Instruction -> For each line below that contains the string "type", copy that line.

Entries shown ->

════

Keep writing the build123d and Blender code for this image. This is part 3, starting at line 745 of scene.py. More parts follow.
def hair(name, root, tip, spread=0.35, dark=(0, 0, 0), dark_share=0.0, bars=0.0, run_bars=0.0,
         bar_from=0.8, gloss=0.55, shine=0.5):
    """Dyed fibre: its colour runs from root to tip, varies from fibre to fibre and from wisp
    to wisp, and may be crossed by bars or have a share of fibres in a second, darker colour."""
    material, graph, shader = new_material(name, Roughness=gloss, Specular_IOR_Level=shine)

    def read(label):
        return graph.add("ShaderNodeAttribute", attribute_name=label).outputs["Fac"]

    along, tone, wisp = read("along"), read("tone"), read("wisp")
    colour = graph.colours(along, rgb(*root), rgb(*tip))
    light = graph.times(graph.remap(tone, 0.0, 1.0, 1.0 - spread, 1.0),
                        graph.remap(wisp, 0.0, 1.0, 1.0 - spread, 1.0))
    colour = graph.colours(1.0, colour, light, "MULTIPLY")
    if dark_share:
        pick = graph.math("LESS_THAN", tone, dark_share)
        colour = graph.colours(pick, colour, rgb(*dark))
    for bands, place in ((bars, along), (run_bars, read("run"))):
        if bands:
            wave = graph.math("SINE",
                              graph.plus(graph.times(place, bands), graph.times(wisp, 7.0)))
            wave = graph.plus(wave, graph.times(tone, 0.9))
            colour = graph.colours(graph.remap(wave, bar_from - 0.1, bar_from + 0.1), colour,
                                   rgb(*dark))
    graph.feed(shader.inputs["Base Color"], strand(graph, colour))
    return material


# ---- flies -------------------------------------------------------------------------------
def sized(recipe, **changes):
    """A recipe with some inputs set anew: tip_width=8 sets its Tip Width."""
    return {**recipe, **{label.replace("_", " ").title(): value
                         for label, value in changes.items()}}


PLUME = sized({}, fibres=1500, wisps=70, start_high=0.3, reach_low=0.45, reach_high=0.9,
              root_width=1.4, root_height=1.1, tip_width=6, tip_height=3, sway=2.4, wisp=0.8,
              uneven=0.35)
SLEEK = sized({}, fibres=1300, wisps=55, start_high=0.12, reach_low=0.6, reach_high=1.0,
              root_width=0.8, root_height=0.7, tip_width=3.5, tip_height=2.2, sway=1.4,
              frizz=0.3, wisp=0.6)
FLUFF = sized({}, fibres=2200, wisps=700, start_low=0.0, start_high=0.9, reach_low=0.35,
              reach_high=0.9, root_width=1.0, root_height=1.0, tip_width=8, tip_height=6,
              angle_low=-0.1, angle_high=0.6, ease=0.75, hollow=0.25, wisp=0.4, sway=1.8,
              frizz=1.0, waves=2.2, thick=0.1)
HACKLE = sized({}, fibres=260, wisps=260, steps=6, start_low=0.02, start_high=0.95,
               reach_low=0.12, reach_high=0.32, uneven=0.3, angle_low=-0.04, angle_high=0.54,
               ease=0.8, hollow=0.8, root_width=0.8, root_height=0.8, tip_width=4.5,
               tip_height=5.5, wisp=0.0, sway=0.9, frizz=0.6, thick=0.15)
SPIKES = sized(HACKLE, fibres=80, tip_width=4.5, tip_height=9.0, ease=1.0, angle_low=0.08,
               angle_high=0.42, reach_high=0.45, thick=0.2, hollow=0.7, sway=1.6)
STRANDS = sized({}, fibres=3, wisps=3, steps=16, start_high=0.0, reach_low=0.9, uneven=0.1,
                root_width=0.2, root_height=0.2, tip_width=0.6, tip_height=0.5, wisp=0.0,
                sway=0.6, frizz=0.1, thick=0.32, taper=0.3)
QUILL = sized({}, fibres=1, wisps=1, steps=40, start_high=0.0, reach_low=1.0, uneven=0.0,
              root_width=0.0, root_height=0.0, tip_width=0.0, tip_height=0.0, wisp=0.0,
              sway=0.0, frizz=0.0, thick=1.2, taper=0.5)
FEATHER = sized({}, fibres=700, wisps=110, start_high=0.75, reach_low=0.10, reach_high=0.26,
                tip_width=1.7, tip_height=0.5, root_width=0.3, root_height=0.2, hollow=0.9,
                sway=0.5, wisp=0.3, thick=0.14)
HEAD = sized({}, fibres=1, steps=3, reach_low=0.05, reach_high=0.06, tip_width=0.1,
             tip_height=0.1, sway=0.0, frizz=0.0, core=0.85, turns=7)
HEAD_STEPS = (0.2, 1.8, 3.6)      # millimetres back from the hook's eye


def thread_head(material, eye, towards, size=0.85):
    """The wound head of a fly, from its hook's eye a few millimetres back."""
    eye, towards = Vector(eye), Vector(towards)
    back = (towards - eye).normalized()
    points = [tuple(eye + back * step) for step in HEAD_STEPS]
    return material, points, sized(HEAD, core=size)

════

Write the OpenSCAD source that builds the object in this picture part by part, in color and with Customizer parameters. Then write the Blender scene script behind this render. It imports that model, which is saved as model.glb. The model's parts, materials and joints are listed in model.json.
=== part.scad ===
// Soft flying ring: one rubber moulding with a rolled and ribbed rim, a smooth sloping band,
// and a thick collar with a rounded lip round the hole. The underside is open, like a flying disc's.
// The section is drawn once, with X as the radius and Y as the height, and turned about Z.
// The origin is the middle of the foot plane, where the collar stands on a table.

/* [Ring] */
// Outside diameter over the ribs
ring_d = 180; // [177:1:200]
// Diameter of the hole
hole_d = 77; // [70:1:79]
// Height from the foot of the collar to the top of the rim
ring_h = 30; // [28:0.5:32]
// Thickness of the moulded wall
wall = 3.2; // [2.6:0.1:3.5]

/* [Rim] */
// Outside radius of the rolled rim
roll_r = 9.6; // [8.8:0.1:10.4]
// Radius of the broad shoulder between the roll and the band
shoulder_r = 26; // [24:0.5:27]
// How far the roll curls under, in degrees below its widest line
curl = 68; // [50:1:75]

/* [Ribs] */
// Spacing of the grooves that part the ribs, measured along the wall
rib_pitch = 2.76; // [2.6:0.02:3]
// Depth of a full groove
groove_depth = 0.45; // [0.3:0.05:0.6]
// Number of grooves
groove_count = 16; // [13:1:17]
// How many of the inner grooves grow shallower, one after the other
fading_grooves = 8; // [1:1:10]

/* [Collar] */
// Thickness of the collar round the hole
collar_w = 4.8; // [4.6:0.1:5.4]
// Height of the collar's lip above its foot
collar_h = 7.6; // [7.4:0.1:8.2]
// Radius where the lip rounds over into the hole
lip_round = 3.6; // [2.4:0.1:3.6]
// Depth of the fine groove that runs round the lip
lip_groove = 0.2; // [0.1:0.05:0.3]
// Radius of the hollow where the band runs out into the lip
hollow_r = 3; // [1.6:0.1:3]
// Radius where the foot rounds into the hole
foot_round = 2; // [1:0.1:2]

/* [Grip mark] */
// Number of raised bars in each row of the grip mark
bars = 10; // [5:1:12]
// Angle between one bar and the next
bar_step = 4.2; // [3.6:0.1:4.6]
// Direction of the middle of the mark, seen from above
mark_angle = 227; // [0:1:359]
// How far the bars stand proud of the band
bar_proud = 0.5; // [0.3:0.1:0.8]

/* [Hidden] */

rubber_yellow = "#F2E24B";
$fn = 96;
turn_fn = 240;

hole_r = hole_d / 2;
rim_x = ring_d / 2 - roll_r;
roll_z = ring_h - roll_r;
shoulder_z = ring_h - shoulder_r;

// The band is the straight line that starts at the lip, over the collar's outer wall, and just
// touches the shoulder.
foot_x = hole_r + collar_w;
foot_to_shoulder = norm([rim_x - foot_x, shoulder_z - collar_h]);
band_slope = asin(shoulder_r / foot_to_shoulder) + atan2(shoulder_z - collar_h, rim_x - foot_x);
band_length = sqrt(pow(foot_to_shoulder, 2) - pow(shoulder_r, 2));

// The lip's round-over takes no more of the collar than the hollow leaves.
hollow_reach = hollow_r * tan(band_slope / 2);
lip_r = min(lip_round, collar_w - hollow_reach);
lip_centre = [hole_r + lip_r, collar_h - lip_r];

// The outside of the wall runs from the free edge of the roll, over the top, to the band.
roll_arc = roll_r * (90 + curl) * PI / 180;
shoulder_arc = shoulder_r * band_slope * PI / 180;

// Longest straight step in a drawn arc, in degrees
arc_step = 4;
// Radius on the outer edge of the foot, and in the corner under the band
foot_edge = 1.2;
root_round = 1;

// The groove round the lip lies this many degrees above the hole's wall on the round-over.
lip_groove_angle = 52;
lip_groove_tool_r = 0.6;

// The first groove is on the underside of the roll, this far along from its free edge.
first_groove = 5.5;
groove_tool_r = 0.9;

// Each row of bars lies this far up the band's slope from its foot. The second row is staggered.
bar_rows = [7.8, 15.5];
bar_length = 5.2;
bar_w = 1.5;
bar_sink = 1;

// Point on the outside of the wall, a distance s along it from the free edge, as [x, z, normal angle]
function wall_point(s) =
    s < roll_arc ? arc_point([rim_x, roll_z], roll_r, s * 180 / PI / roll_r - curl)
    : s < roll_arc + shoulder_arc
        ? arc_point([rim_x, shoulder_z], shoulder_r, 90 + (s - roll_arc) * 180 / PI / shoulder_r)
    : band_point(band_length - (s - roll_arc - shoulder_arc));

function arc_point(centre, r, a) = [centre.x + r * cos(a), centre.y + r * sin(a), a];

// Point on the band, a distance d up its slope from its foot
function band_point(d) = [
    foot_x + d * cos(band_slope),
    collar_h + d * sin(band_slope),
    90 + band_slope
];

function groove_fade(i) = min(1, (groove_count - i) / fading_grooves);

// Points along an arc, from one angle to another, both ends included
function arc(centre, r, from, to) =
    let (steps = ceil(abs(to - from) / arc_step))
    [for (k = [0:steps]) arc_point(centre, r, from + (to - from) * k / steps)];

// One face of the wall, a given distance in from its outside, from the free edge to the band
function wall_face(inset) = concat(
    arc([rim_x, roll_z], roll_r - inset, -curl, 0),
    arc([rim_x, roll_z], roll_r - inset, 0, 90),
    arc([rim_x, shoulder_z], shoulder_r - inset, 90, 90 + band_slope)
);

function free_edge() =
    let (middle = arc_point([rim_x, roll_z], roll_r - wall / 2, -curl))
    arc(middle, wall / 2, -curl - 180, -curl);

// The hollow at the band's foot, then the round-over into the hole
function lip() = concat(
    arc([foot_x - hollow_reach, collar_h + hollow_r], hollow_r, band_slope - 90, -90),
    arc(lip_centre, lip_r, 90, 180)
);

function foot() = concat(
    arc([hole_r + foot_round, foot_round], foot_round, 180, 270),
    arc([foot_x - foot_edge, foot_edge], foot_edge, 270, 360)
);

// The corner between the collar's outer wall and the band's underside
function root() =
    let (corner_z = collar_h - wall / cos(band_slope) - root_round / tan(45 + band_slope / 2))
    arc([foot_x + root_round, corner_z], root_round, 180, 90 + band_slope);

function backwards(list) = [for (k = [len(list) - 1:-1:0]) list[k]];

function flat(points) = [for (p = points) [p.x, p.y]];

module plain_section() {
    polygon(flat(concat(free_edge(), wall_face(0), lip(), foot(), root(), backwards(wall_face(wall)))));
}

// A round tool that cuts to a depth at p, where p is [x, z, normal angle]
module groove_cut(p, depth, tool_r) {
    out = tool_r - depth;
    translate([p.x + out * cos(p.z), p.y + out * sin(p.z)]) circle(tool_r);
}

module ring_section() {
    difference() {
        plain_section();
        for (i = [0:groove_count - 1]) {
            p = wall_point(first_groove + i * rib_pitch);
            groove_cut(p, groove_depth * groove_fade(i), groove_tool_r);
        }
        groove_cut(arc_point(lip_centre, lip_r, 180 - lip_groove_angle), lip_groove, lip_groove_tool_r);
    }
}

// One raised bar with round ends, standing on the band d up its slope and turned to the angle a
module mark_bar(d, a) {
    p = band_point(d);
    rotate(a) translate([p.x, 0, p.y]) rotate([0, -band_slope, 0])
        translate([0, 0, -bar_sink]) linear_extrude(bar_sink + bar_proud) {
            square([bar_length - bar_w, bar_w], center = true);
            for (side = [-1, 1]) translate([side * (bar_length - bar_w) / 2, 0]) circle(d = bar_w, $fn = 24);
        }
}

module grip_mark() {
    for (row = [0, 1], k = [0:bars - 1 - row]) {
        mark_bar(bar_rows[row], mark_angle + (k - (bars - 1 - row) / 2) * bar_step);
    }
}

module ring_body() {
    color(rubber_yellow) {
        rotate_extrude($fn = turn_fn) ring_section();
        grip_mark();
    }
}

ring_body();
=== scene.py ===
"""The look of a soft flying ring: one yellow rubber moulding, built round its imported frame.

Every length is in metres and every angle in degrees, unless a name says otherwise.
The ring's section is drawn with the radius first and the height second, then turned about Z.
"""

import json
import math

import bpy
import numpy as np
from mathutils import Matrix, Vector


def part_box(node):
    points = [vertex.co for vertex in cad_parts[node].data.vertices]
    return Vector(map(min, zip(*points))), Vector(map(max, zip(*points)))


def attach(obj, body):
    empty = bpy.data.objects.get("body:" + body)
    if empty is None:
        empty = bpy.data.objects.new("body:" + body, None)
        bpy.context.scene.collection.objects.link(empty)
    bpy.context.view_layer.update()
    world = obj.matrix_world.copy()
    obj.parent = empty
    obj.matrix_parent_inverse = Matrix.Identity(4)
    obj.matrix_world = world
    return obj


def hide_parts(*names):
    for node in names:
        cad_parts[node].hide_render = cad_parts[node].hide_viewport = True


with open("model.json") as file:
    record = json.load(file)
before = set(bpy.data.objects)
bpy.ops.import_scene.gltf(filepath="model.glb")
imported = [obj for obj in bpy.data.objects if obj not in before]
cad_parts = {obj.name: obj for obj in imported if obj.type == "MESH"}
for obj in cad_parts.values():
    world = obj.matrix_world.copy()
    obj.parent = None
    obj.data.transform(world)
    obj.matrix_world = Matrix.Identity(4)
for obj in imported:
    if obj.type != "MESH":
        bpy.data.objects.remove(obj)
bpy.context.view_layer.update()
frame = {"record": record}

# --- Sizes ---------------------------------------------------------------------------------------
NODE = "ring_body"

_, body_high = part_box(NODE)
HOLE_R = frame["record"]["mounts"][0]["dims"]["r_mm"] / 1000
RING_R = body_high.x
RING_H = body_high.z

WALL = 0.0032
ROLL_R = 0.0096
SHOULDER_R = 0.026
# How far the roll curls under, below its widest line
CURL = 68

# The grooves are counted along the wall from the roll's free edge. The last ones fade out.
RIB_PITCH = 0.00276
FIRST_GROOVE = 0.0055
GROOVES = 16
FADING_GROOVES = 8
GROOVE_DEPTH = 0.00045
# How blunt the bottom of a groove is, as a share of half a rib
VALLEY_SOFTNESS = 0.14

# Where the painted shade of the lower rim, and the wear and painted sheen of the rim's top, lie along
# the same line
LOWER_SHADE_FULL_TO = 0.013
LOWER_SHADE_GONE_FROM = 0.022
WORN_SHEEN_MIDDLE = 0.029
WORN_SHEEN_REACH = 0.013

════

Task output ->
cad_parts = {obj.name: obj for obj in imported if obj.type == "MESH"}
    if obj.type != "MESH":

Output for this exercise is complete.